Вопрос о существовании идеологии в поздней или зрелой Античности (оставим уж в покое древние цивилизации вроде Египта или Хеттского царства) имеет в виду известное пространство для идеологии: грамотность в Риме II-III веков н.э. была достаточно широка, чтобы существовал слой населения, который мы сейчас именуем интеллигенцией, и восприимчивый к его интеллектуальной деятельности полуграмотный «народ», но в древности (её отличительный фактор) за пределами сформировавшихся в первые века нашей эры мировых религий отсутствовало стандартизированное информационное пространство. Стандартизация настолько въелась в образ жизни современного человека (вспомним недавнее хмыкание по поводу отсутствия стандартных зарядных устройств для мобильников), что ему невозможно вообразить мир, где нет ничего стандартного, и ничто (не только вещи — а стандартизация вещей в принципе рождается лишь в XVII веке в Голландии, когда понадобилось быстро ремонтировать сломанные мушкеты, — но и мысли, идеи) не подсоединяется друг к другу. Обывателю вообще трудно, почти невозможно представить образ жизни, отличный от его собственного — на этом работают многие приверженцы фольк-хистори, черпающие аргументацию в этом свойстве обывательской психики.

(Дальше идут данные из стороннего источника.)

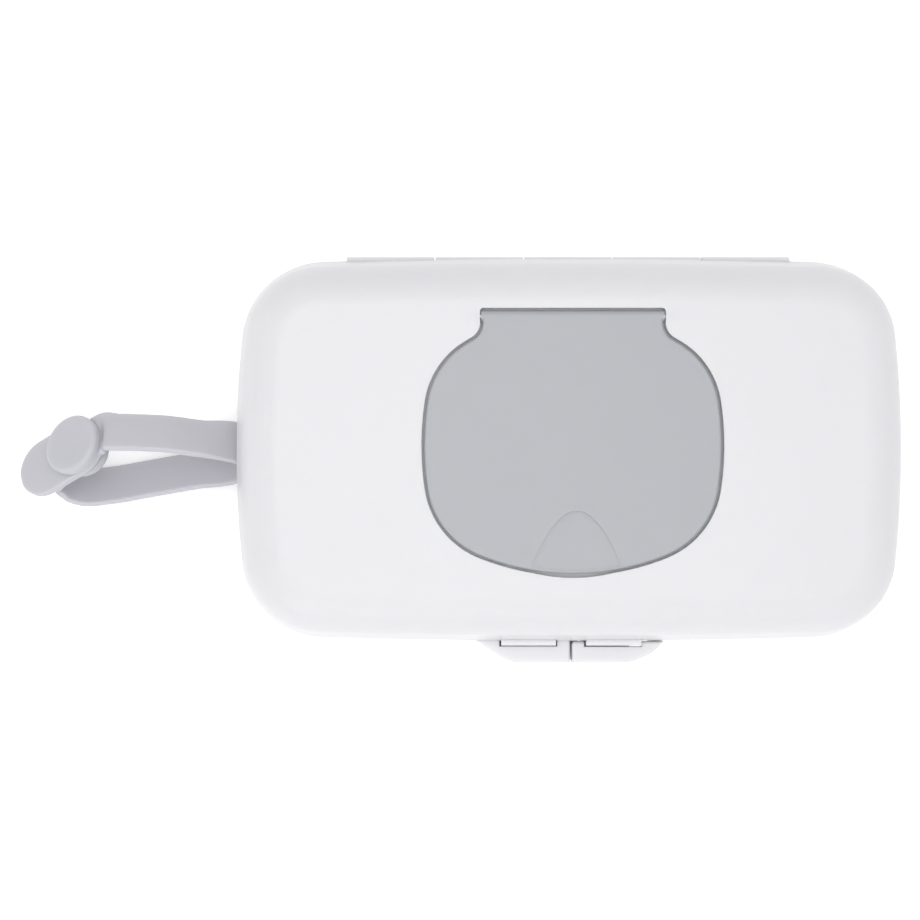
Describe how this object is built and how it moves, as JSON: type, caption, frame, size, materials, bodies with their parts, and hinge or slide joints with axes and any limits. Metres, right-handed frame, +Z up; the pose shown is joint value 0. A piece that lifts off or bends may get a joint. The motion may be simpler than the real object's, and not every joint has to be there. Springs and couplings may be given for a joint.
{
  "type": "travel wipes case",
  "caption": "White clamshell travel wipes case with a grey flip door over the dispensing opening, a front press latch and a looped grey carrying strap.",
  "frame": {"origin": "middle of the flat underside of the base, on the resting plane", "axes": "+X along the long side towards the end without the strap, +Y towards the lid hinge, +Z up through the lid"},
  "size_m": [0.2565, 0.1164, 0.0545],
  "materials": {
    "white_shell": "fine satin moulded white",
    "grey_door": "fine satin moulded grey",
    "strap_grey": "smooth soft grey",
    "soft_seal": "matt translucent white",
    "steel": "drawn wire"
  },
  "bodies": {
    "base": {"base_shell": "white_shell", "lid_seal": "soft_seal", "lid_hinge_pin": "steel", "latch_pivot_pin": "steel", "latch_spring": "steel", "strap_bar": "white_shell"},
    "lid": {"lid_shell": "white_shell", "locating_tongue": "white_shell", "latch_hook": "white_shell", "orifice_membrane": "soft_seal", "orifice_clamp_ring": "white_shell", "door_hinge_pin": "steel"},
    "door": {"door_panel": "grey_door", "door_liner": "grey_door", "door_seal": "soft_seal"},
    "latch": {"latch_button": "white_shell"},
    "strap": {"strap": "strap_grey", "snap_front_cap": "strap_grey", "snap_socket": "strap_grey", "snap_knob": "strap_grey", "snap_back_cap": "strap_grey"}
  },
  "joints": [
    {"name": "lid_hinge", "type": "hinge", "parent": "base", "child": "lid", "pos_m": [0, 0.0526, 0.031], "axis": [-1, 0, 0], "range_deg": [0, 95]},
    {"name": "door_hinge", "type": "hinge", "parent": "lid", "child": "door", "pos_m": [0, 0.03645, 0.05273], "axis": [-1, 0, 0], "range_deg": [0, 100]},
    {"name": "latch_press", "type": "hinge", "parent": "base", "child": "latch", "pos_m": [0, -0.057, 0.023], "axis": [1, 0, 0], "range_deg": [0, 7], "stiffness_Nm_per_rad": 0.05, "deforming": ["latch_spring"]},
    {"name": "strap_swing", "type": "hinge", "parent": "base", "child": "strap", "pos_m": [-0.0892, 0, 0.016], "axis": [0, 1, 0], "range_deg": [-30, 35]}
  ]
}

Пример с римскими партиями оптиматов и популяров иногда рассматривается в качестве существенного возражения на сказанное выше. Оптиматы (лат. optimus — наилучший) — идейно-политическое течение в Древнем Риме во II-I веках до н.э., которое выражало интересы сенатской аристократии, т.н. нобилитета, в противовес популярам. Однако применение термина в исторических исследованиях остаётся дискуссионным вопросом. Концепция разделения политических сил в Древнем Риме на оптиматов и популяров в классическом виде сформулирована Теодором Моммзеном ещё в конце XIX столетия и встретила широкую поддержку. В начале XX века, однако, возникло т.н. просопографическое направление (Маттиас Гельцер, Фридрих Мюнцер, Рональд Сайм). Во второй половине XX века учёные начинают обращать внимание на искусственность разделения римского республиканского политического лагеря на оптиматов и популяров, которое является модернизаторским и не всегда подтверждается источниками. Также подчеркивалось отсутствие у популяров и оптиматов ряда характерных признаков, которые традиционно соотносятся с термином «политическая партия». Тем не менее, поскольку оба термина используются античными авторами (прежде всего, Цицероном), Христианом Мейером предложена их альтернативная интерпретация как непрочных союзов единомышленников.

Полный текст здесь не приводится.